Keep in mind that FAT32 and exFAT are both just derivatives of Microsoft's FAT file system. FAT is very dated and none of its derivatives are actively supported and developed so it has serious drawbacks with today's technology. (It's also proprietary and Microsoft stopped supporting it years ago.) FAT was only a weak, unstable file system even in it's heyday (Win 98 and WinXP) and it remains that way. It's only plus point is Microsoft allows other platforms to support it so that's why it remains as the default file system for USB storage media -- when we (all consumers) buy something like a SD card, you can use it as is in a Windows, a Linux, or a Mac computer.
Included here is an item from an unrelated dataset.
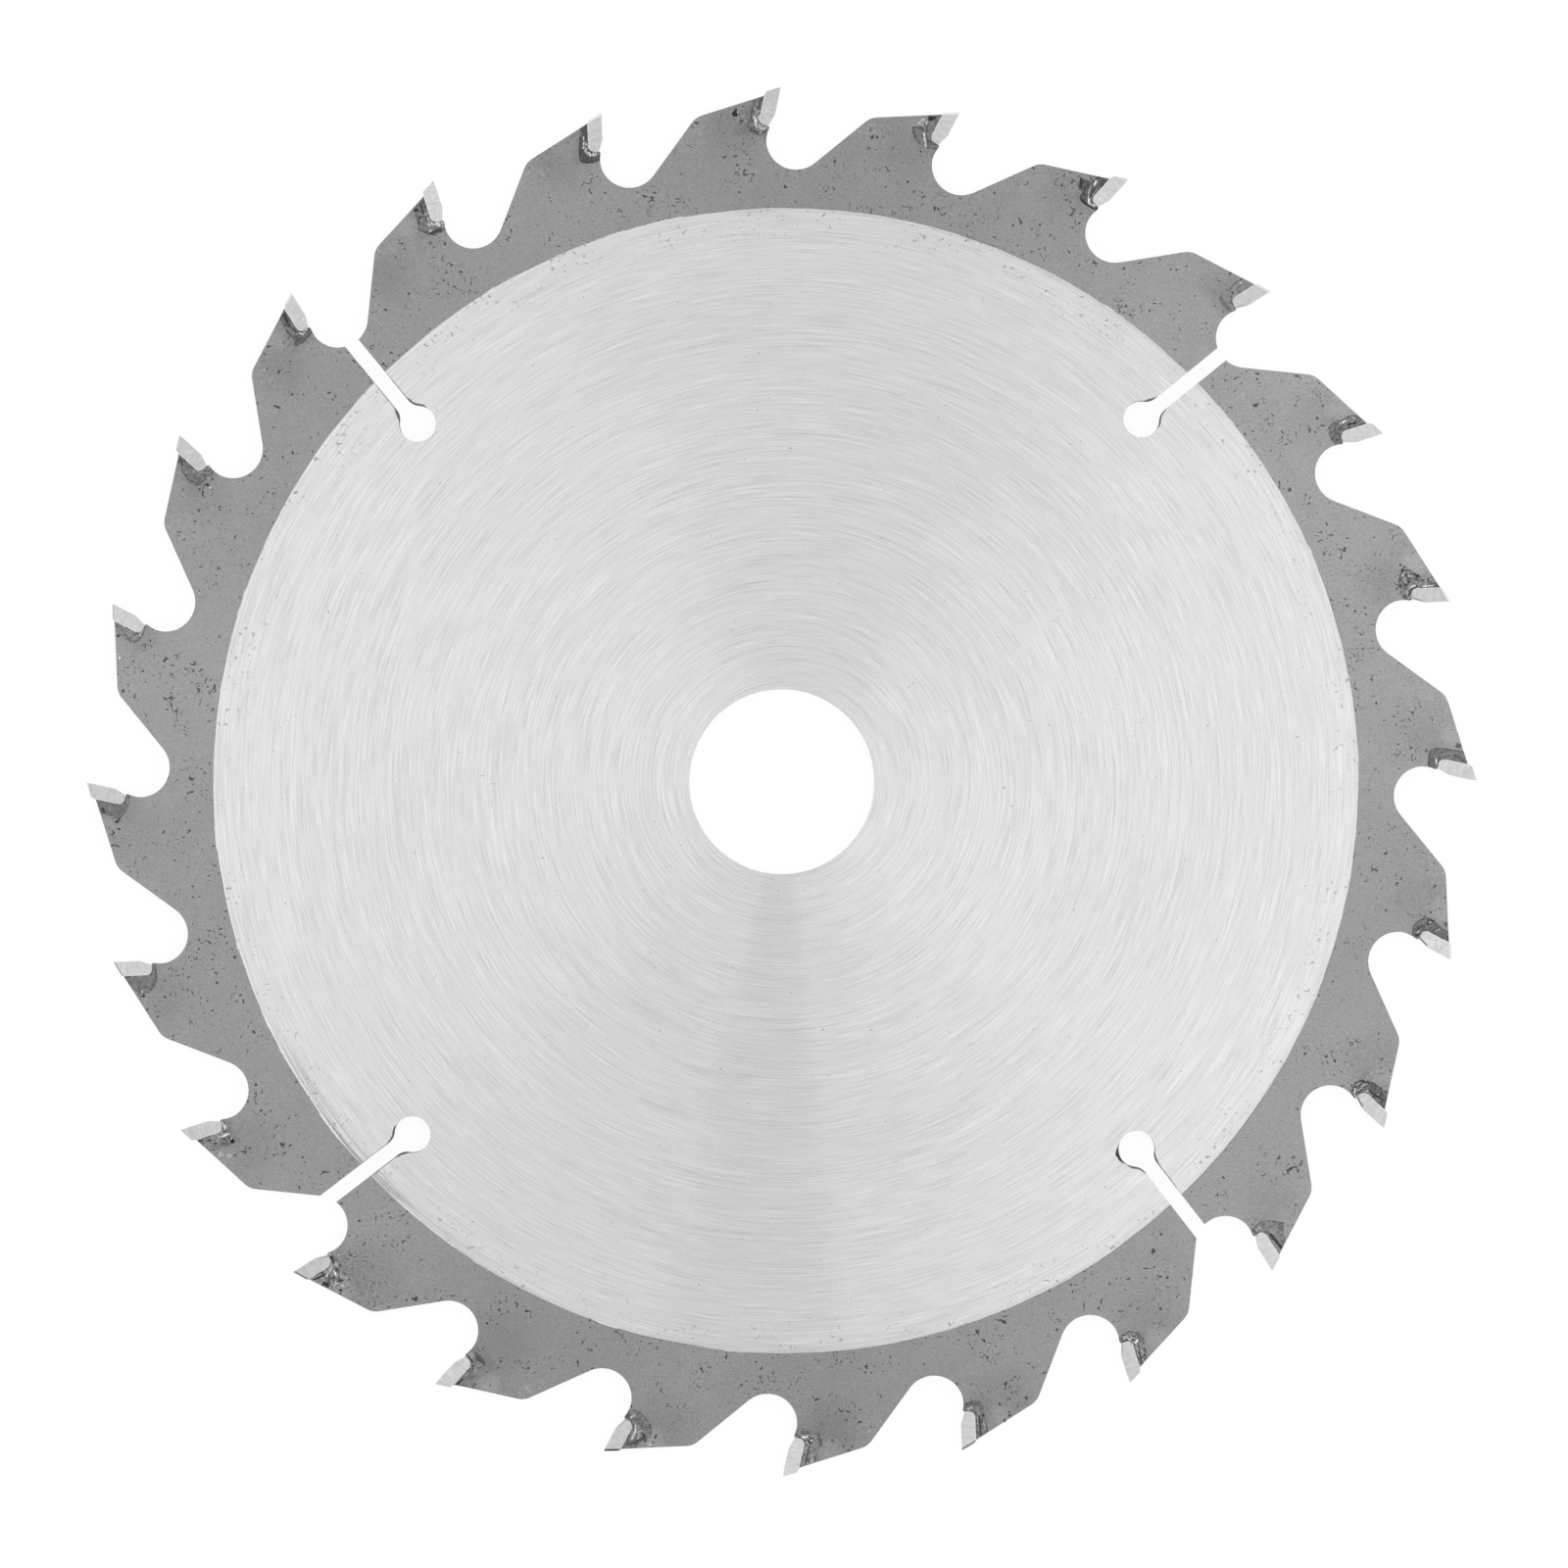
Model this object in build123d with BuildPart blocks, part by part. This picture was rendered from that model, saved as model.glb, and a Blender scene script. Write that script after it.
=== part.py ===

But as you've pointed out (file size being one of them), FAT does have a lot of limitations that have only increased in number as time goes on. Blame the USB-IF board for the curse of USB storage frailties. It's not just a matter where they drank the Microsoft Kool-Aid and picked FAT to be an industry default way back, but they continue to do so even decades later.

So make your decision on how you want your microSD card to be set up before-hand. If 'internal' just stop thinking about using it as a transfer media and don't bother trying to manually interact with it on your phone; if 'portable' you'll probably get better results formatting it to use exFAT since you're anticipating the need to support 4GB or larger files.